Nuclear structure from laser spectroscopy of light muonic atoms and ions

by Dr Randolf Pohl (Max Planck Garching)

Tuesday 4 Feb 2014, 17:00 → 18:00 Europe/Berlin

Auditorium (MPI fuer Physik)

Muonic atoms and ions are hydrogen-like systems that are formed when negative muons are stopped in ordinary matter, thereby replacing all of the atom's electrons by a single muon. The muon's Bohr radius is 200 times smaller than the corresponding electronic Bohr radius in ordinary H-like ions, due to the 200 times larger mass of the muon, compared to the electron. This results in a tremendously increased sensitivity (2003) of the muonic atom's S-states to the finite charge and magnetic radius of the nucleus.
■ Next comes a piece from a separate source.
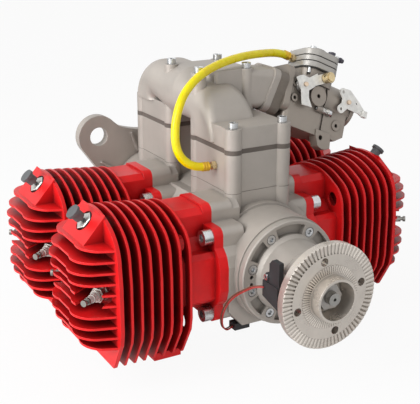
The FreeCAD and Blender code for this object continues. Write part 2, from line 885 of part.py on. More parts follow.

We have recently determined the proton charge radius by laser spectroscopy of the 2S-2P transition ("Lamb shift") in muonic hydrogen [1,2]. Our value of Rp=0.84087(39) fm is ten times more accurate, but 7 sigma discrepant from the world average, which is based on elastic electron-proton scattering and precision spectroscopy of regular (electronic) hydrogen. This so-called "proton radius puzzle" has sparked tremendous interest both in atomic and nuclear physics. Possile explanations range from experimental errors to unexpected behaviour of the proton and to physics beyond the Standard Model [3]. To shed new light on this discrepancy, we have measured the Lamb shift in muonic deuterium [4] and extracted a value of the charge radius of the deuteron. Currently, we are setting up an experiment to measure the Lamb shift in muonic helium ions. This will improve the accuracy of the charge radii of all helium isotopes by a factor of ten [5]. In future, spectroscopy of of muonic lithium, beryllium and boron ions may be used for significantly improved charge radius value of the lightest isotopes [6]. (*) Charge Radius Experiment using Muonic Atoms [1] R. Pohl et al. (CREMA coll.), Nature 466, 213 (2010). [2] A. Antognini et al. (CREMA coll.), Science 339, 417 (2013). [3] R. Pohl et al., Ann. Rev. Nucl. Part. Sci 63 (2013) (review in advance). [4] CREMA coll., in preparation. [5] A. Antognini et al. (CREMA coll.), Can. J. Phys. 89, 47 (2011). [6] Drake, Byer, PRA 32, 713 (1985).